■ **Data segment**:
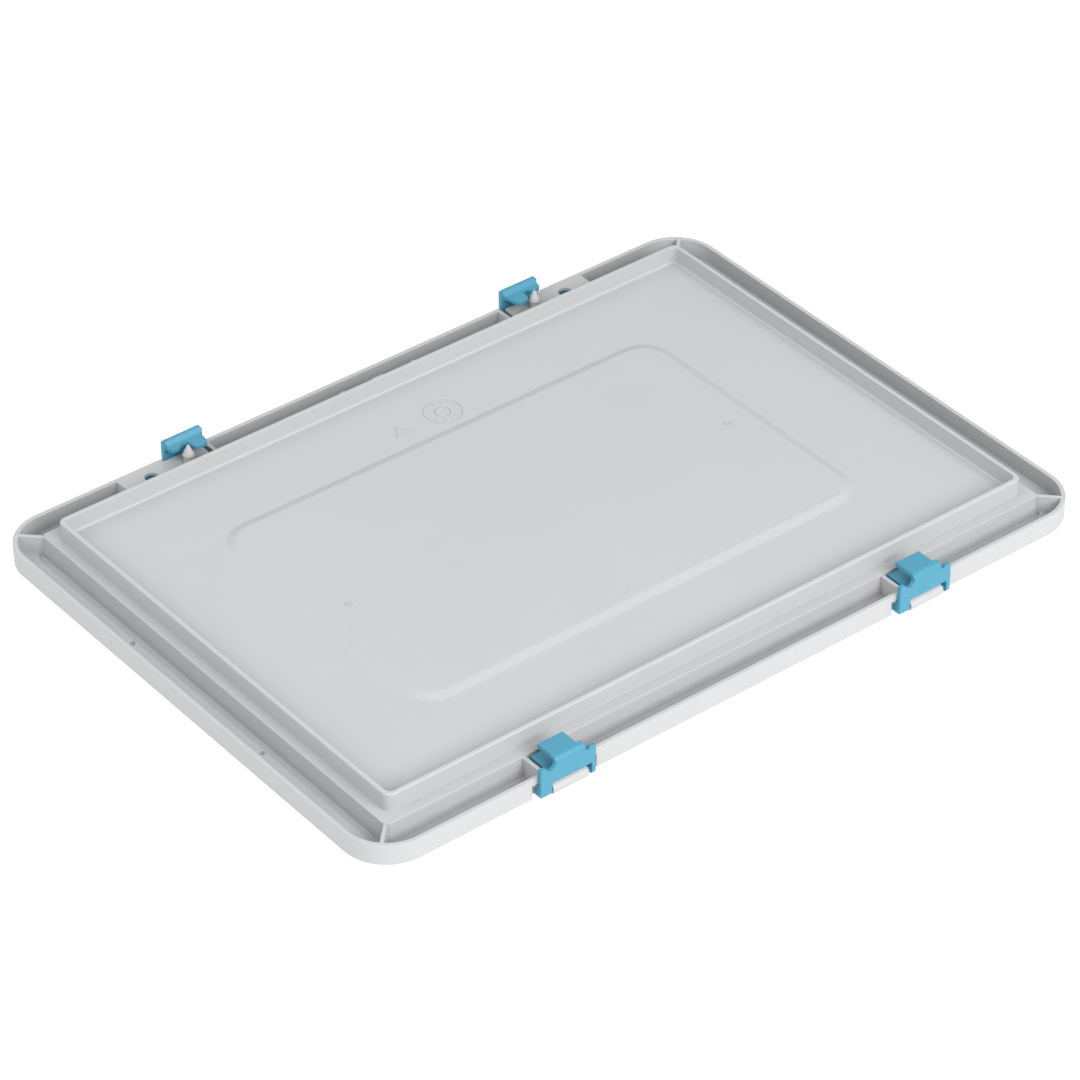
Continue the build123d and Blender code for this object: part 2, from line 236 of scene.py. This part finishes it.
def rounded(node, material):
    """The CAD node's surface as one welded mesh with rounded edges, standing for the node."""
    mesh = frame["nodes"][node].data.copy()
    mesh.name = node + "_skin"
    if "custom_normal" in mesh.attributes:
        mesh.attributes.remove(mesh.attributes["custom_normal"])
    bm = bmesh.new()
    bm.from_mesh(mesh)
    bmesh.ops.remove_doubles(bm, verts=bm.verts, dist=WELD)
    bmesh.ops.dissolve_limit(bm, angle_limit=FLAT_ANGLE, verts=bm.verts, edges=bm.edges)
    for face in bm.faces:
        face.material_index = 0
        face.smooth = True
    slopes = [e for e in bm.edges if e.is_manifold and gentle(e)
              and SLOPE_ANGLE < e.calc_face_angle(0) < HARD_ANGLE]
    bevel(bm, slopes, SLOPE_SOFT, 3)
    bm = soften(bm)
    bm.normal_update()
    bm.faces.index_update()
    normals = [corner_normal(loop) for face in bm.faces for loop in face.loops]
    for face in bm.faces:
        face.material_index = 0
    bm.to_mesh(mesh)
    bm.free()
    mesh.materials.clear()
    mesh.materials.append(material)
    mesh.normals_split_custom_set(normals)
    piece = bpy.data.objects.new(node + "_skin", mesh)
    bpy.context.scene.collection.objects.link(piece)
    return piece


grey = plastic("grey_plastic_look", GREY, spread=0.012, roughness=0.5, grain=0.25)
blue = plastic("blue_plastic_look", BLUE, spread=0.03, roughness=0.42, grain=0.25)

for body, members in frame["record"]["behaviour"]["bodies"].items():
    for node in members:
        is_lid = node == "lid_body"
        piece = rounded(node, grey if is_lid else blue)
        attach(piece, body)
        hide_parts(node)


# ---- studio -------------------------------------------------------------------------------
def make_floor():
    """Plain pale floor under the lid, with a glow that keeps it near white."""
    mesh = bpy.data.meshes.new("floor")
    signs = ((-1, -1), (1, -1), (1, 1), (-1, 1))
    mesh.from_pydata([(x * FLOOR_HALF, y * FLOOR_HALF, 0) for x, y in signs], [], [(0, 1, 2, 3)])
    floor = bpy.data.objects.new("floor", mesh)
    floor.location.z = -FLOOR_DROP
    bpy.context.scene.collection.objects.link(floor)
    material, nodes, links = new_material("floor_paint")
    out = nodes.new("ShaderNodeOutputMaterial")
    shader = nodes.new("ShaderNodeBsdfDiffuse")
    shader.inputs["Color"].default_value = (FLOOR_TONE, FLOOR_TONE, FLOOR_TONE, 1)
    glow = nodes.new("ShaderNodeEmission")
    glow.inputs["Strength"].default_value = FLOOR_GLOW
    both = nodes.new("ShaderNodeAddShader")
    links.new(shader.outputs["BSDF"], both.inputs[0])
    links.new(glow.outputs["Emission"], both.inputs[1])
    links.new(both.outputs["Shader"], out.inputs["Surface"])
    mesh.materials.append(material)


def make_lights():
    """Soft rectangular lamps aimed at the lid, in an even white surround."""
    for name, (azimuth, elevation, distance, size, power) in LAMPS.items():
        lamp = bpy.data.lights.new(name, "AREA")
        lamp.shape = "RECTANGLE"
        lamp.size, lamp.size_y = size
        lamp.energy = power
        light = bpy.data.objects.new(name, lamp)
        back = direction(azimuth, elevation)
        light.location = back * distance
        light.rotation_mode = "QUATERNION"
        light.rotation_quaternion = (-back).to_track_quat("-Z", "Y")
        bpy.context.scene.collection.objects.link(light)
    world = bpy.data.worlds.new("studio")
    bpy.context.scene.world = world
    world.use_nodes = True
    background = world.node_tree.nodes["Background"]
    background.inputs["Color"].default_value = (1, 1, 1, 1)
    background.inputs["Strength"].default_value = WORLD_LIGHT


def make_camera():
    """Camera in front of the lid, to the left and above, aimed at TARGET."""
    data = bpy.data.cameras.new("camera")
    data.sensor_width = SENSOR
    data.lens = FOCAL
    data.clip_start, data.clip_end = CLIP_NEAR, CLIP_FAR
    camera = bpy.data.objects.new("camera", data)
    back = direction(AZIMUTH, ELEVATION)
    camera.location = TARGET + back * DISTANCE
    camera.rotation_mode = "QUATERNION"
    camera.rotation_quaternion = (-back).to_track_quat("-Z", "Y")
    bpy.context.scene.collection.objects.link(camera)
    bpy.context.scene.camera = camera


make_floor()
make_lights()
make_camera()
bpy.context.scene.view_settings.view_transform = "Standard"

■ **What the task asks**:
Write out all the lines again, exactly as they are.

■ **The response**:
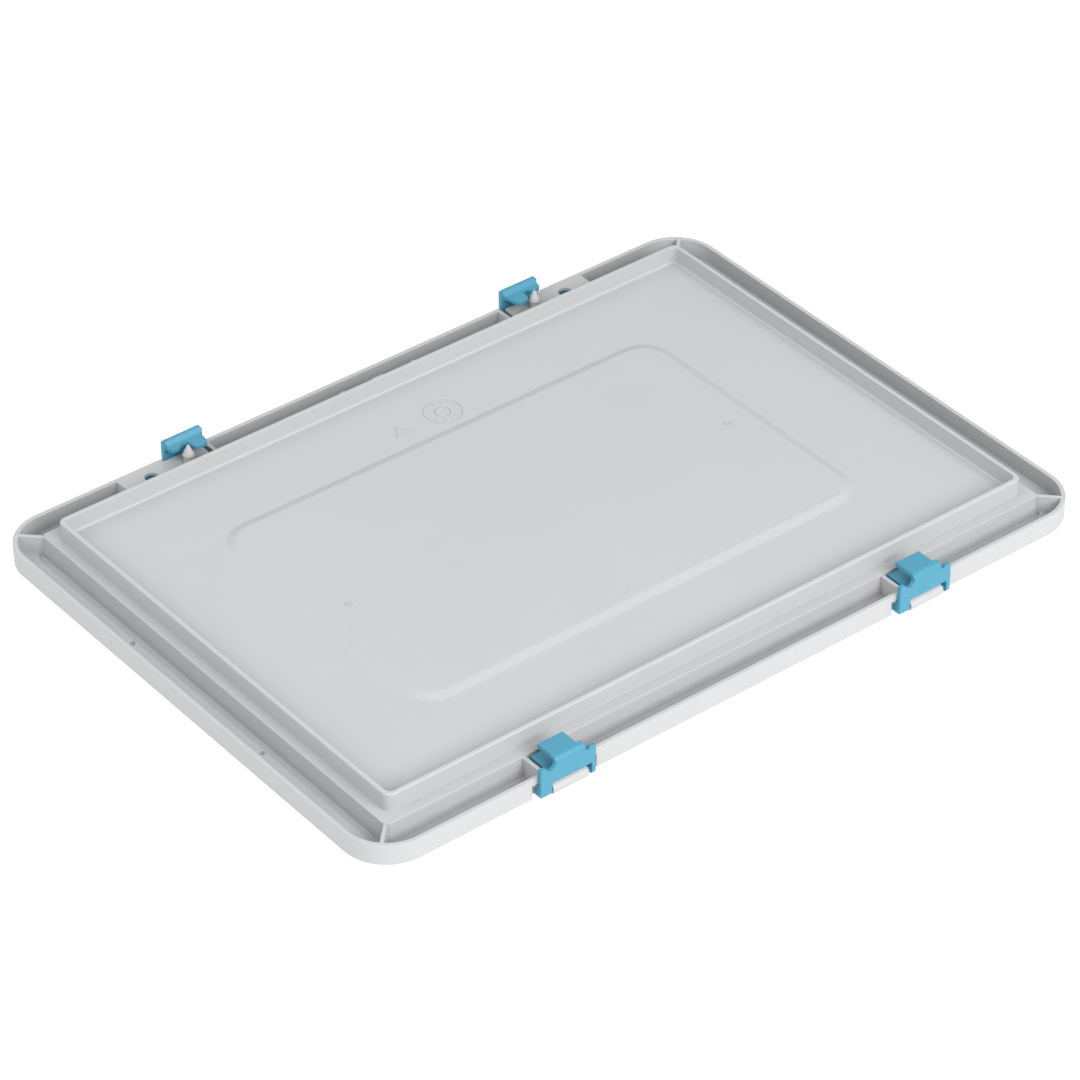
Continue the build123d and Blender code for this object: part 2, from line 236 of scene.py. This part finishes it.
def rounded(node, material):
    """The CAD node's surface as one welded mesh with rounded edges, standing for the node."""
    mesh = frame["nodes"][node].data.copy()
    mesh.name = node + "_skin"
    if "custom_normal" in mesh.attributes:
        mesh.attributes.remove(mesh.attributes["custom_normal"])
    bm = bmesh.new()
    bm.from_mesh(mesh)
    bmesh.ops.remove_doubles(bm, verts=bm.verts, dist=WELD)
    bmesh.ops.dissolve_limit(bm, angle_limit=FLAT_ANGLE, verts=bm.verts, edges=bm.edges)
    for face in bm.faces:
        face.material_index = 0
        face.smooth = True
    slopes = [e for e in bm.edges if e.is_manifold and gentle(e)
              and SLOPE_ANGLE < e.calc_face_angle(0) < HARD_ANGLE]
    bevel(bm, slopes, SLOPE_SOFT, 3)
    bm = soften(bm)
    bm.normal_update()
    bm.faces.index_update()
    normals = [corner_normal(loop) for face in bm.faces for loop in face.loops]
    for face in bm.faces:
        face.material_index = 0
    bm.to_mesh(mesh)
    bm.free()
    mesh.materials.clear()
    mesh.materials.append(material)
    mesh.normals_split_custom_set(normals)
    piece = bpy.data.objects.new(node + "_skin", mesh)
    bpy.context.scene.collection.objects.link(piece)
    return piece


grey = plastic("grey_plastic_look", GREY, spread=0.012, roughness=0.5, grain=0.25)
blue = plastic("blue_plastic_look", BLUE, spread=0.03, roughness=0.42, grain=0.25)

for body, members in frame["record"]["behaviour"]["bodies"].items():
    for node in members:
        is_lid = node == "lid_body"
        piece = rounded(node, grey if is_lid else blue)
        attach(piece, body)
        hide_parts(node)


# ---- studio -------------------------------------------------------------------------------
def make_floor():
    """Plain pale floor under the lid, with a glow that keeps it near white."""
    mesh = bpy.data.meshes.new("floor")
    signs = ((-1, -1), (1, -1), (1, 1), (-1, 1))
    mesh.from_pydata([(x * FLOOR_HALF, y * FLOOR_HALF, 0) for x, y in signs], [], [(0, 1, 2, 3)])
    floor = bpy.data.objects.new("floor", mesh)
    floor.location.z = -FLOOR_DROP
    bpy.context.scene.collection.objects.link(floor)
    material, nodes, links = new_material("floor_paint")
    out = nodes.new("ShaderNodeOutputMaterial")
    shader = nodes.new("ShaderNodeBsdfDiffuse")
    shader.inputs["Color"].default_value = (FLOOR_TONE, FLOOR_TONE, FLOOR_TONE, 1)
    glow = nodes.new("ShaderNodeEmission")
    glow.inputs["Strength"].default_value = FLOOR_GLOW
    both = nodes.new("ShaderNodeAddShader")
    links.new(shader.outputs["BSDF"], both.inputs[0])
    links.new(glow.outputs["Emission"], both.inputs[1])
    links.new(both.outputs["Shader"], out.inputs["Surface"])
    mesh.materials.append(material)


def make_lights():
    """Soft rectangular lamps aimed at the lid, in an even white surround."""
    for name, (azimuth, elevation, distance, size, power) in LAMPS.items():
        lamp = bpy.data.lights.new(name, "AREA")
        lamp.shape = "RECTANGLE"
        lamp.size, lamp.size_y = size
        lamp.energy = power
        light = bpy.data.objects.new(name, lamp)
        back = direction(azimuth, elevation)
        light.location = back * distance
        light.rotation_mode = "QUATERNION"
        light.rotation_quaternion = (-back).to_track_quat("-Z", "Y")
        bpy.context.scene.collection.objects.link(light)
    world = bpy.data.worlds.new("studio")
    bpy.context.scene.world = world
    world.use_nodes = True
    background = world.node_tree.nodes["Background"]
    background.inputs["Color"].default_value = (1, 1, 1, 1)
    background.inputs["Strength"].default_value = WORLD_LIGHT


def make_camera():
    """Camera in front of the lid, to the left and above, aimed at TARGET."""
    data = bpy.data.cameras.new("camera")
    data.sensor_width = SENSOR
    data.lens = FOCAL
    data.clip_start, data.clip_end = CLIP_NEAR, CLIP_FAR
    camera = bpy.data.objects.new("camera", data)
    back = direction(AZIMUTH, ELEVATION)
    camera.location = TARGET + back * DISTANCE
    camera.rotation_mode = "QUATERNION"
    camera.rotation_quaternion = (-back).to_track_quat("-Z", "Y")
    bpy.context.scene.collection.objects.link(camera)
    bpy.context.scene.camera = camera


make_floor()
make_lights()
make_camera()
bpy.context.scene.view_settings.view_transform = "Standard"